Leveraging also can bring to fruition projects of the wrong kind — like the perpetual project of nonprofit far-Left groups to socialize the risks and rewards of mortgage lending.

Actually, the risk side already is heavily socialized. What the nonprofits want to do is rein in the rewards as well. The massive housing bill just passed by the House and Senate gives them that chance.

The legislation, already signed by President Bush, is the bitter harvest of political leveraging. Nobody seems to have fallen prey to it, ironically, more than the measure’s two main beneficiaries.

The secondary-market mortgage firms Federal National Mortgage Association and Federal Home Loan Mortgage Corporation, better known as “Fannie Mae” and “Freddie Mac,” have brought on themselves a whole world of trouble.
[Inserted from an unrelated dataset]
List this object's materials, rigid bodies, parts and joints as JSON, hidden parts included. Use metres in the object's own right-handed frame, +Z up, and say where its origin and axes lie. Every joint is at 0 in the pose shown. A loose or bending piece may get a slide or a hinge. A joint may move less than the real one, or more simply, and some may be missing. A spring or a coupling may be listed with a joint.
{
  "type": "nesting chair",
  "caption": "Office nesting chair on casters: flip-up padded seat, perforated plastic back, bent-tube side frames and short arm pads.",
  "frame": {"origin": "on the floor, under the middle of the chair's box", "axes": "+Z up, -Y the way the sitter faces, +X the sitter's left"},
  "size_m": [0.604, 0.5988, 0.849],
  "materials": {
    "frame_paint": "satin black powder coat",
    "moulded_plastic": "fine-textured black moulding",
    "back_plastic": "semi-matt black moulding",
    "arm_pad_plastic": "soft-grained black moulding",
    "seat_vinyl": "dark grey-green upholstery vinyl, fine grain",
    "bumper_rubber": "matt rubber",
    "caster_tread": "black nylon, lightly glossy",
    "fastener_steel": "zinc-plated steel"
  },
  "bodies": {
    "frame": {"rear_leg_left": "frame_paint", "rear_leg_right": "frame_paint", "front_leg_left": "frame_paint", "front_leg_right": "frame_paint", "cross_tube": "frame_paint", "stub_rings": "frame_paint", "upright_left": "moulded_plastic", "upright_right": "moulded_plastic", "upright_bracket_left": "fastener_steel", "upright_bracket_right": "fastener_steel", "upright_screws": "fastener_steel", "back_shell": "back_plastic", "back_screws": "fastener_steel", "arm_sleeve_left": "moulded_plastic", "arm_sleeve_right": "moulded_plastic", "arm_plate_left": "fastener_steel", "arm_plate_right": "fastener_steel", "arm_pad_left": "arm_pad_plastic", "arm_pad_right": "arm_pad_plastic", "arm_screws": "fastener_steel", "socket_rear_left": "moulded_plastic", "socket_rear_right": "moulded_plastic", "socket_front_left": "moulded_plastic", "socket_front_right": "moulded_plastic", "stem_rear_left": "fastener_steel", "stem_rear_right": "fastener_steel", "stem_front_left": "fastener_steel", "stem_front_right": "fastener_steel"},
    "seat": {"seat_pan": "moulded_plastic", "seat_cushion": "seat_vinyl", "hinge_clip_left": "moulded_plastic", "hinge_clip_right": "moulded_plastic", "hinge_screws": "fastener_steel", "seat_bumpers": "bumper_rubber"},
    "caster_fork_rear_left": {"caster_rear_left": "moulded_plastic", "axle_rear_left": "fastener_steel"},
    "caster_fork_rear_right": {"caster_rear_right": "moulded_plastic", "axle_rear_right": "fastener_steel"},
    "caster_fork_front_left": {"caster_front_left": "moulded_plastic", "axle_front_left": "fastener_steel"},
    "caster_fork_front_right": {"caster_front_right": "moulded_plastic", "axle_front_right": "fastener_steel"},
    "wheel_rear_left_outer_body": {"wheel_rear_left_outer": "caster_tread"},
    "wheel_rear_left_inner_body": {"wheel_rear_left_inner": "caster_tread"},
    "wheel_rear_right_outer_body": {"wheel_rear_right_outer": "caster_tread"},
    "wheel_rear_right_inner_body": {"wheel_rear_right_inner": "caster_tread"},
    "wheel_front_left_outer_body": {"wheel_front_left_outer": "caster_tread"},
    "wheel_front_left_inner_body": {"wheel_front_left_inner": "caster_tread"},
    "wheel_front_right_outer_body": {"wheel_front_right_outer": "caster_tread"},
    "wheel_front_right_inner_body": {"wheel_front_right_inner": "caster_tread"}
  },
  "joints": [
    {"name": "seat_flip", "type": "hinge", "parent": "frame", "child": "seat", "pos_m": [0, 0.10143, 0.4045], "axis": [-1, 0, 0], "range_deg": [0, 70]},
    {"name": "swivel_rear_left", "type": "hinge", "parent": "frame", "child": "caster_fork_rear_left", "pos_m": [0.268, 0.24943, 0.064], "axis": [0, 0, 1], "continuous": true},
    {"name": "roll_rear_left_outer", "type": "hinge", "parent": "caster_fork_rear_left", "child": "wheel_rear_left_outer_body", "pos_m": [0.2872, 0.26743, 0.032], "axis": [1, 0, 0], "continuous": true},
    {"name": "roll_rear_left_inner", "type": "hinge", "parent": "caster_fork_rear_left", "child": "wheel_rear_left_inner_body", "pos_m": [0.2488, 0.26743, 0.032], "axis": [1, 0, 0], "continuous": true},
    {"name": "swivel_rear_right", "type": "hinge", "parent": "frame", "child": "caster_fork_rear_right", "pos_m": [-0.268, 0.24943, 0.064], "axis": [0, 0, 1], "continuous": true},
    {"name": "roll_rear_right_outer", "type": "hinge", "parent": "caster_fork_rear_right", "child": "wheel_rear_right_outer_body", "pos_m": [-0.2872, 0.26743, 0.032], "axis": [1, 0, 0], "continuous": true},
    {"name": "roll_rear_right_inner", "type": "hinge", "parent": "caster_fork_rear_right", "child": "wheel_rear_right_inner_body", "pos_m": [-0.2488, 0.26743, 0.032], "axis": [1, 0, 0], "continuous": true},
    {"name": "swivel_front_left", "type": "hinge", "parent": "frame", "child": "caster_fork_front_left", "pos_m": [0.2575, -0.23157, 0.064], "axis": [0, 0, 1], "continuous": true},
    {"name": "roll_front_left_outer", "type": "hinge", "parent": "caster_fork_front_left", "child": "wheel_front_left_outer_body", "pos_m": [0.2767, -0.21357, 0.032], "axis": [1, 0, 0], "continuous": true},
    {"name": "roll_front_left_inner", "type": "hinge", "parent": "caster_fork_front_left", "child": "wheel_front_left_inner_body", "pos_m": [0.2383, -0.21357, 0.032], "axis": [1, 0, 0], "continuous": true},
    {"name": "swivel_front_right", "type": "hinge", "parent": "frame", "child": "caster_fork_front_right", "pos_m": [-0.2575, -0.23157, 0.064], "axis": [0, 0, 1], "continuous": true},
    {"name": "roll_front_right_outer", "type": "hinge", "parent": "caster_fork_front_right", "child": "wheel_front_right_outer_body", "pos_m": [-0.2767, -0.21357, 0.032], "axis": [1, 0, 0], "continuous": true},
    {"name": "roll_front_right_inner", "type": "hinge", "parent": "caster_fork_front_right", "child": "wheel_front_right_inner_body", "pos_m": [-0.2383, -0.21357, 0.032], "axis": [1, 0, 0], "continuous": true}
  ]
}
WHILE THE DONATIONS to the Left by these mortgage giants haven’t amounted to much, they’ve produced enormous costs.

There is nothing new about capitalists “donating the rope” (as Lenin would say) to their avowed enemies. That’s how radical nonprofit networks such as Neighborhood Assistance Corporation of America (NACA), the Association of Community Organizations for Reform Now (ACORN), and the National Council of La Raza have become major players in policy-making.

These groups parlayed donations, on occasion obtained through methods legally resembling extortion, into political power.

Such groups regularly employ (or threaten) boycotts, lawsuits and media campaigns to wring concessions from their corporate targets. Business leaders who donate funds may think they are buying peace. But this “feed the beast” strategy works only in the short run.

Over the long run, these grants enable beneficiaries to ratchet up ongoing campaigns whose consequences diminish company productivity.

This dynamic can extend to an entire industry — such as mortgage lending.

AGAIN, THIS IS ironic because the ongoing mortgage meltdown is very much a product of Fannie Mae and Freddie Mac’s misguided philanthropic impulses.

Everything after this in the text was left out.